## What the task asks
Quote all of the data below exactly, please.
┄┄┄┄┄┄┄┄┄┄
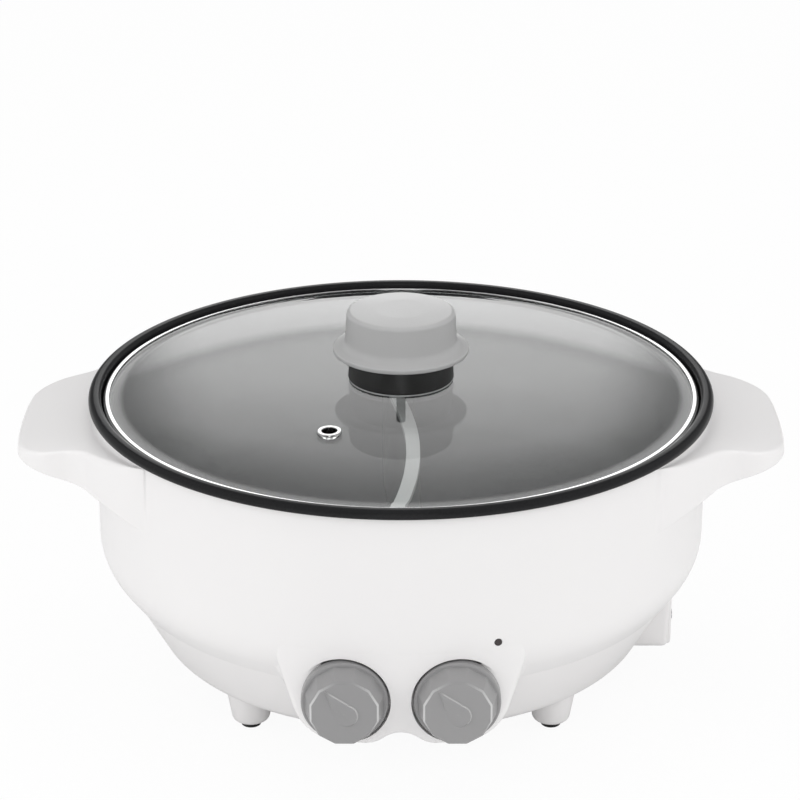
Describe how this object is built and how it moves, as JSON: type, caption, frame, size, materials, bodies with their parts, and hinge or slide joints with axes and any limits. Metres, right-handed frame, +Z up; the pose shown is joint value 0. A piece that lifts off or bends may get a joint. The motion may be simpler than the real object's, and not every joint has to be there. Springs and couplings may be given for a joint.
{
  "type": "divided electric hot pot with lid",
  "caption": "Round electric hot pot with a divided non-stick pot, loose glass lid, side handles and two front dials.",
  "frame": {"origin": "on the table under the middle of the whole pot, dials included; the pot's axis stands 4.5 mm behind it", "axes": "+Z up, -Y towards the front with the dials, +X to the right with the mains inlet, through both handles"},
  "size_m": [0.4112, 0.345, 0.207],
  "materials": {
    "white_shell": "white, glossy",
    "white_cover": "white, glossy",
    "nonstick": "black non-stick coat, satin",
    "black_silicone": "soft silicone",
    "clear_silicone": "milky silicone",
    "lid_glass": "clear tempered",
    "bright_steel": "polished stainless steel",
    "grey_satin": "satin grey",
    "dial_grey": "satin grey",
    "black_plastic": "black, satin",
    "spindle_metal": "turned",
    "spring_steel": "plain",
    "screw_steel": "zinc plated",
    "zinc_sheet": "galvanised sheet",
    "ceramic": "glazed ceramic",
    "brass_parts": "nickel-plated brass",
    "dark_window": "smoked",
    "lamp_red": "red lamp",
    "aluminium_plate": "cast",
    "element_sheath": "heat-tinted",
    "foot_rubber": "matt rubber"
  },
  "bodies": {
    "base": {"body_shell": "white_shell", "base_cover": "white_cover", "pot": "nonstick", "divider_wall": "nonstick", "flange_seal": "black_silicone", "thermostat_left": "ceramic", "thermostat_right": "ceramic", "bush_nuts": "brass_parts", "control_bracket": "zinc_sheet", "bracket_screws": "screw_steel", "indicator_window": "dark_window", "indicator_lamp": "lamp_red", "heater_plate_left": "aluminium_plate", "heater_plate_right": "aluminium_plate", "heating_tube_left": "element_sheath", "heating_tube_right": "element_sheath", "overheat_cutout_left": "zinc_sheet", "overheat_cutout_right": "zinc_sheet", "thermal_fuse": "brass_parts", "heat_shield": "zinc_sheet", "standoffs": "screw_steel", "base_screws": "screw_steel", "inlet_socket": "black_plastic", "inlet_pins": "brass_parts", "inlet_screws": "screw_steel", "terminal_block": "ceramic", "foot_pad_front_left": "foot_rubber", "foot_pad_front_right": "foot_rubber", "foot_pad_rear_left": "foot_rubber", "foot_pad_rear_right": "foot_rubber"},
    "lid": {"lid_glass": "lid_glass", "lid_rim": "bright_steel", "vent_eyelet": "bright_steel", "knob_cap": "grey_satin", "knob_collar": "black_plastic", "knob_gasket": "clear_silicone", "glass_bush": "clear_silicone", "knob_washer": "bright_steel", "knob_screw": "screw_steel"},
    "dial_left": {"dial_left": "dial_grey", "spindle_left": "spindle_metal", "dial_clip_left": "spring_steel"},
    "dial_right": {"dial_right": "dial_grey", "spindle_right": "spindle_metal", "dial_clip_right": "spring_steel"}
  },
  "joints": [
    {"name": "lid_lift", "type": "slide", "parent": "base", "child": "lid", "axis": [0, 0, 1], "range_m": [0, 0.2]},
    {"name": "dial_left_turn", "type": "hinge", "parent": "base", "child": "dial_left", "pos_m": [-0.0283, -0.1605, 0.057], "axis": [0, 1, 0], "range_deg": [0, 270]},
    {"name": "dial_right_turn", "type": "hinge", "parent": "base", "child": "dial_right", "pos_m": [0.0283, -0.1605, 0.057], "axis": [0, 1, 0], "range_deg": [0, 270]}
  ]
}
┄┄┄┄┄┄┄┄┄┄
## Result for this exercise
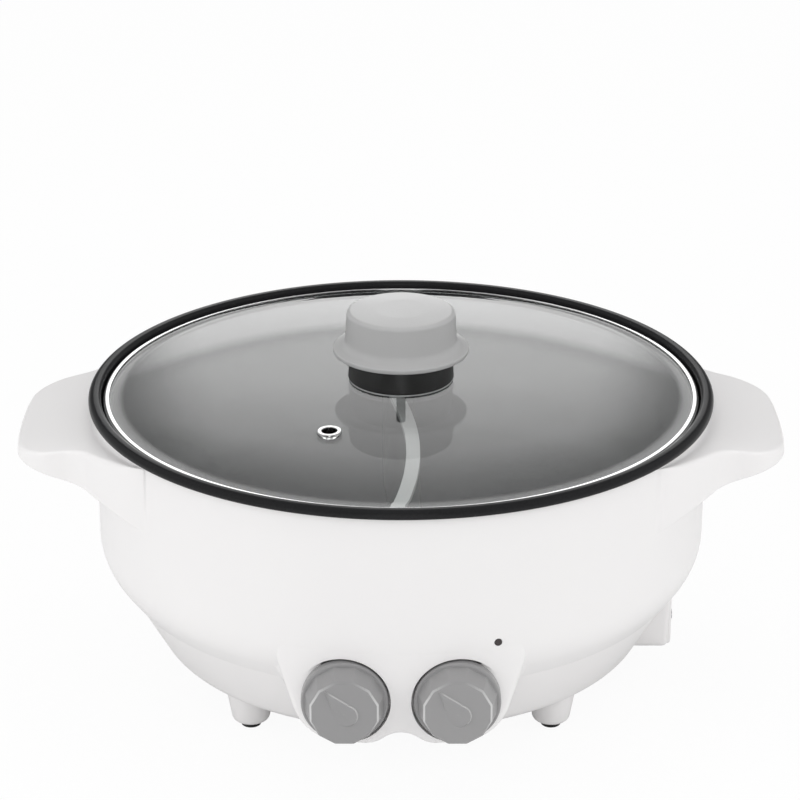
Describe how this object is built and how it moves, as JSON: type, caption, frame, size, materials, bodies with their parts, and hinge or slide joints with axes and any limits. Metres, right-handed frame, +Z up; the pose shown is joint value 0. A piece that lifts off or bends may get a joint. The motion may be simpler than the real object's, and not every joint has to be there. Springs and couplings may be given for a joint.
{
  "type": "divided electric hot pot with lid",
  "caption": "Round electric hot pot with a divided non-stick pot, loose glass lid, side handles and two front dials.",
  "frame": {"origin": "on the table under the middle of the whole pot, dials included; the pot's axis stands 4.5 mm behind it", "axes": "+Z up, -Y towards the front with the dials, +X to the right with the mains inlet, through both handles"},
  "size_m": [0.4112, 0.345, 0.207],
  "materials": {
    "white_shell": "white, glossy",
    "white_cover": "white, glossy",
    "nonstick": "black non-stick coat, satin",
    "black_silicone": "soft silicone",
    "clear_silicone": "milky silicone",
    "lid_glass": "clear tempered",
    "bright_steel": "polished stainless steel",
    "grey_satin": "satin grey",
    "dial_grey": "satin grey",
    "black_plastic": "black, satin",
    "spindle_metal": "turned",
    "spring_steel": "plain",
    "screw_steel": "zinc plated",
    "zinc_sheet": "galvanised sheet",
    "ceramic": "glazed ceramic",
    "brass_parts": "nickel-plated brass",
    "dark_window": "smoked",
    "lamp_red": "red lamp",
    "aluminium_plate": "cast",
    "element_sheath": "heat-tinted",
    "foot_rubber": "matt rubber"
  },
  "bodies": {
    "base": {"body_shell": "white_shell", "base_cover": "white_cover", "pot": "nonstick", "divider_wall": "nonstick", "flange_seal": "black_silicone", "thermostat_left": "ceramic", "thermostat_right": "ceramic", "bush_nuts": "brass_parts", "control_bracket": "zinc_sheet", "bracket_screws": "screw_steel", "indicator_window": "dark_window", "indicator_lamp": "lamp_red", "heater_plate_left": "aluminium_plate", "heater_plate_right": "aluminium_plate", "heating_tube_left": "element_sheath", "heating_tube_right": "element_sheath", "overheat_cutout_left": "zinc_sheet", "overheat_cutout_right": "zinc_sheet", "thermal_fuse": "brass_parts", "heat_shield": "zinc_sheet", "standoffs": "screw_steel", "base_screws": "screw_steel", "inlet_socket": "black_plastic", "inlet_pins": "brass_parts", "inlet_screws": "screw_steel", "terminal_block": "ceramic", "foot_pad_front_left": "foot_rubber", "foot_pad_front_right": "foot_rubber", "foot_pad_rear_left": "foot_rubber", "foot_pad_rear_right": "foot_rubber"},
    "lid": {"lid_glass": "lid_glass", "lid_rim": "bright_steel", "vent_eyelet": "bright_steel", "knob_cap": "grey_satin", "knob_collar": "black_plastic", "knob_gasket": "clear_silicone", "glass_bush": "clear_silicone", "knob_washer": "bright_steel", "knob_screw": "screw_steel"},
    "dial_left": {"dial_left": "dial_grey", "spindle_left": "spindle_metal", "dial_clip_left": "spring_steel"},
    "dial_right": {"dial_right": "dial_grey", "spindle_right": "spindle_metal", "dial_clip_right": "spring_steel"}
  },
  "joints": [
    {"name": "lid_lift", "type": "slide", "parent": "base", "child": "lid", "axis": [0, 0, 1], "range_m": [0, 0.2]},
    {"name": "dial_left_turn", "type": "hinge", "parent": "base", "child": "dial_left", "pos_m": [-0.0283, -0.1605, 0.057], "axis": [0, 1, 0], "range_deg": [0, 270]},
    {"name": "dial_right_turn", "type": "hinge", "parent": "base", "child": "dial_right", "pos_m": [0.0283, -0.1605, 0.057], "axis": [0, 1, 0], "range_deg": [0, 270]}
  ]
}